Only the lines from the start of the material through the line containing "hull_steps = 80" are to be extracted, exactly as they appear.

○ ○ ○

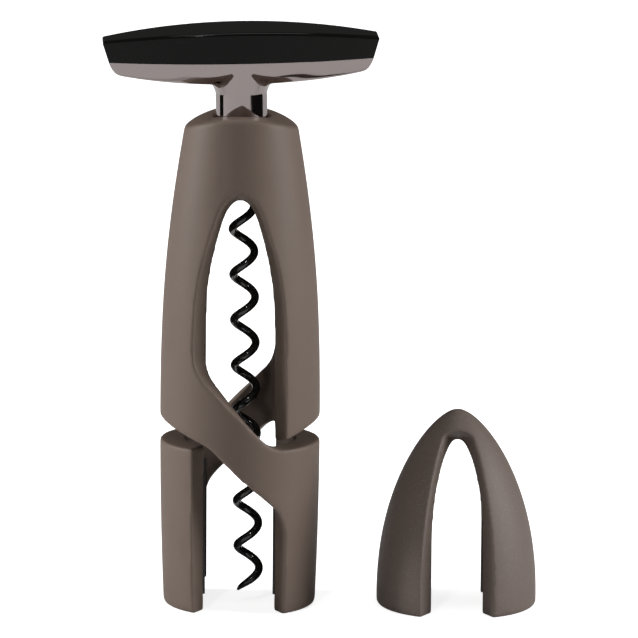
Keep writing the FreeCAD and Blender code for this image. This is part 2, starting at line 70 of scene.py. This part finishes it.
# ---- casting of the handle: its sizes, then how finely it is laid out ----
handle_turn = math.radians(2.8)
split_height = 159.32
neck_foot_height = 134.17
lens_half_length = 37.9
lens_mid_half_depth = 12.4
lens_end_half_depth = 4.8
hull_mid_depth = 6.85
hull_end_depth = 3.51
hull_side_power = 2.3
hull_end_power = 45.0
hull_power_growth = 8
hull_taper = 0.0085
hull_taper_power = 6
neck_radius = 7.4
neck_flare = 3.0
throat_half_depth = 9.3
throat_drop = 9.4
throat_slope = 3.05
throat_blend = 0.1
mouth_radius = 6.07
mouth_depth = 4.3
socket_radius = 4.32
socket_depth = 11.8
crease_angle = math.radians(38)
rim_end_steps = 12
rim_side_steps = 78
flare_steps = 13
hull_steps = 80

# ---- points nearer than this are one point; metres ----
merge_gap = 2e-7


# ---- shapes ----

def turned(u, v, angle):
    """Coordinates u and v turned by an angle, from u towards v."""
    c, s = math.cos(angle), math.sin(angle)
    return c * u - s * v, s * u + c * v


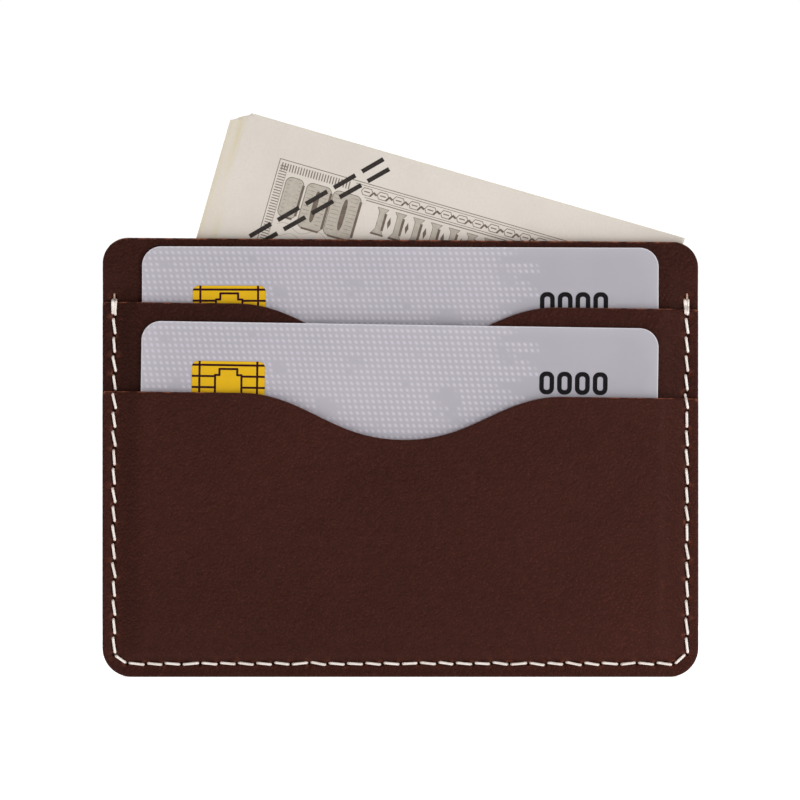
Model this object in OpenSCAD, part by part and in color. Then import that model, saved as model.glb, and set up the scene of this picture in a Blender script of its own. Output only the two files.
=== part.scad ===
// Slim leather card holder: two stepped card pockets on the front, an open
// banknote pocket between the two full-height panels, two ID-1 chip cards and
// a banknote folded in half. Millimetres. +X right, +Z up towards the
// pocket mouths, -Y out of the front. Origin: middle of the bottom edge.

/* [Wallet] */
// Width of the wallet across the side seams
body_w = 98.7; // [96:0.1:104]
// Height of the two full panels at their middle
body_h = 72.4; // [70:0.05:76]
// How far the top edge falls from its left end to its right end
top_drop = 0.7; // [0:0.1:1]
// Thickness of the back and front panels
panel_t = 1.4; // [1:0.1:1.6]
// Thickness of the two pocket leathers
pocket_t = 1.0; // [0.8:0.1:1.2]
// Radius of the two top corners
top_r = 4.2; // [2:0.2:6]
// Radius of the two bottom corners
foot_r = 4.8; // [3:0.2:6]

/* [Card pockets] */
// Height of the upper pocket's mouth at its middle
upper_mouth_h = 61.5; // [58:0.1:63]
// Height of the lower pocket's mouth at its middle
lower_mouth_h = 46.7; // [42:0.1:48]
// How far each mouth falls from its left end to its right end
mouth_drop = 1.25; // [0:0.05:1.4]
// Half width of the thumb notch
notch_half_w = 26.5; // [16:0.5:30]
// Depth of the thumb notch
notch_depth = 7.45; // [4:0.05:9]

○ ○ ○

§ **EXERCISE SOLUTION**:
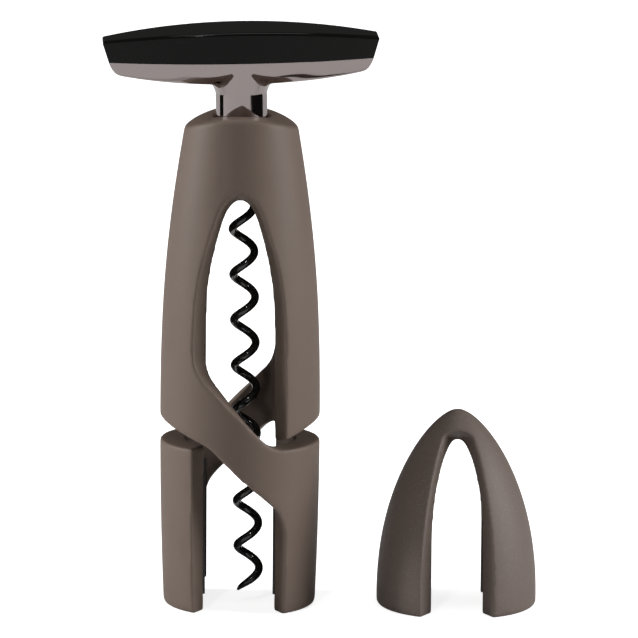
Keep writing the FreeCAD and Blender code for this image. This is part 2, starting at line 70 of scene.py. This part finishes it.
# ---- casting of the handle: its sizes, then how finely it is laid out ----
handle_turn = math.radians(2.8)
split_height = 159.32
neck_foot_height = 134.17
lens_half_length = 37.9
lens_mid_half_depth = 12.4
lens_end_half_depth = 4.8
hull_mid_depth = 6.85
hull_end_depth = 3.51
hull_side_power = 2.3
hull_end_power = 45.0
hull_power_growth = 8
hull_taper = 0.0085
hull_taper_power = 6
neck_radius = 7.4
neck_flare = 3.0
throat_half_depth = 9.3
throat_drop = 9.4
throat_slope = 3.05
throat_blend = 0.1
mouth_radius = 6.07
mouth_depth = 4.3
socket_radius = 4.32
socket_depth = 11.8
crease_angle = math.radians(38)
rim_end_steps = 12
rim_side_steps = 78
flare_steps = 13
hull_steps = 80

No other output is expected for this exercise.